Io mi occupo di shipping, la mia agenzia marittima si chiama CDM, che è l’acronimo di Crêuza de mä, la canzone di Fabrizio De André. Poi ho una squadra di calcio a cinque, CDM Futsal, anche quella una soddisfazione. Però la mia formazione è di altra natura, sono laureato in lettere a indirizzo storico medievale. Così in quest’ultimo periodo ho voluto dar sfogo un po’ anche al mio lato umanistico e umano e abbiamo fondato il CDM LAB, dove in realtà LAB sta per Le Azione Buone, non per laboratorio. Cerchiamo di proporre aspetti positivi della vita, un’informazione un po’ più “lenta”, gentilezza nel modo di porsi, ottimismo, uno sguardo su ciò che si può fare per migliorare quello che ci sta intorno. Abbiamo tanti progetti, il più importante è il nostro podcast L’ottimista cosmico, dove abbiamo avuto tanti ospiti, tra cui Vinicio Capossela.

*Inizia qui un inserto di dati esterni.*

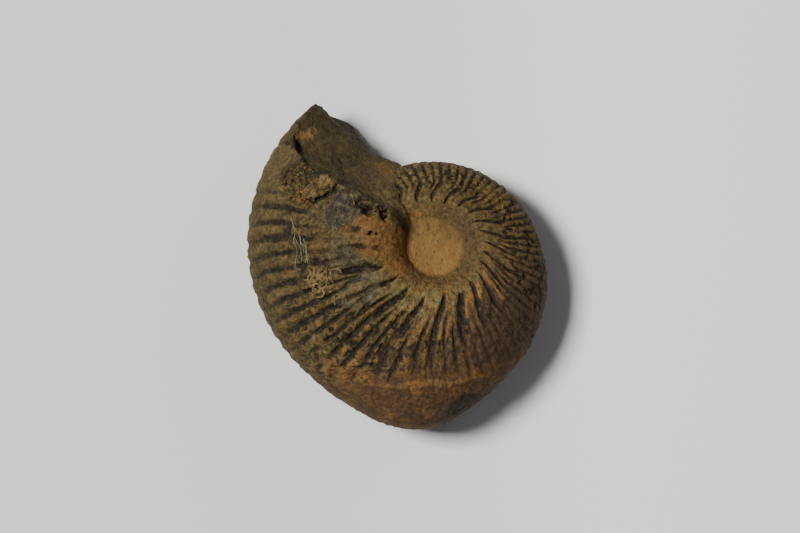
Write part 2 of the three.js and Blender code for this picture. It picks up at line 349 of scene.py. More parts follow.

Mi fa piacere ricordare lui in particolare, sia perché ha letto il fumetto e mi ha lasciato un messaggio bellissimo che tengo per me, sia perché la sua canzone Staffette in bicicletta, mi piace pensare che parli anche della ragazza in bicicletta catturata dai nazisti nella mia storia. Che Maria fosse effettivamente una staffetta partigiana non lo sappiamo con certezza e quindi nel fumetto non lo diciamo, ma la canzone di Vinicio mi ha suggerito questa suggestione.
Sempre con il CDM LAB ogni lunedì facciamo il TG delle belle notizie. Ci occupiamo anche di cortometraggi: siamo coproduttori di un cortometraggio su Sandro Pertini, che uscirà a breve, e stiamo ultimando le riprese un altro cortometraggio su un episodio del giovane Don Andrea Gallo durante la Resistenza, scritto da me ed Edoardo Fantini, con la partecipazione di Bruno Morchio. S’intitola Il giovane Gallo.
CDM LAB è coproduttore anche del fumetto e i diritti d’autore andranno a finanziare un progetto che sponsorizziamo per la piantumazione di alberi nel centro storico di Genova. Perché si parla tanto di “green” e non c’è niente di più verde degli alberi.

Quando si scrive una storia resta tua fino al momento in cui la pubblichi, poi diventa patrimonio collettivo, a maggior ragione se intorno a un tema così importante, forse mai quanto oggi attuale, come la Resistenza.  Come ti senti rispetto a questo e quali sono le tue aspettative? Ti senti appagato per aver compiuto qualcosa che desideravi scrivere oppure questo è un punto di partenza?

Sto scrivendo una storia nuova, legata più alla mia professione nello shipping e ai miei viaggi. Poi c’è un’altra storia che spero di realizzare di nuovo con Simona. Ci sarà un seguito, l’idea è di continuare a proporre una visione positiva sul futuro.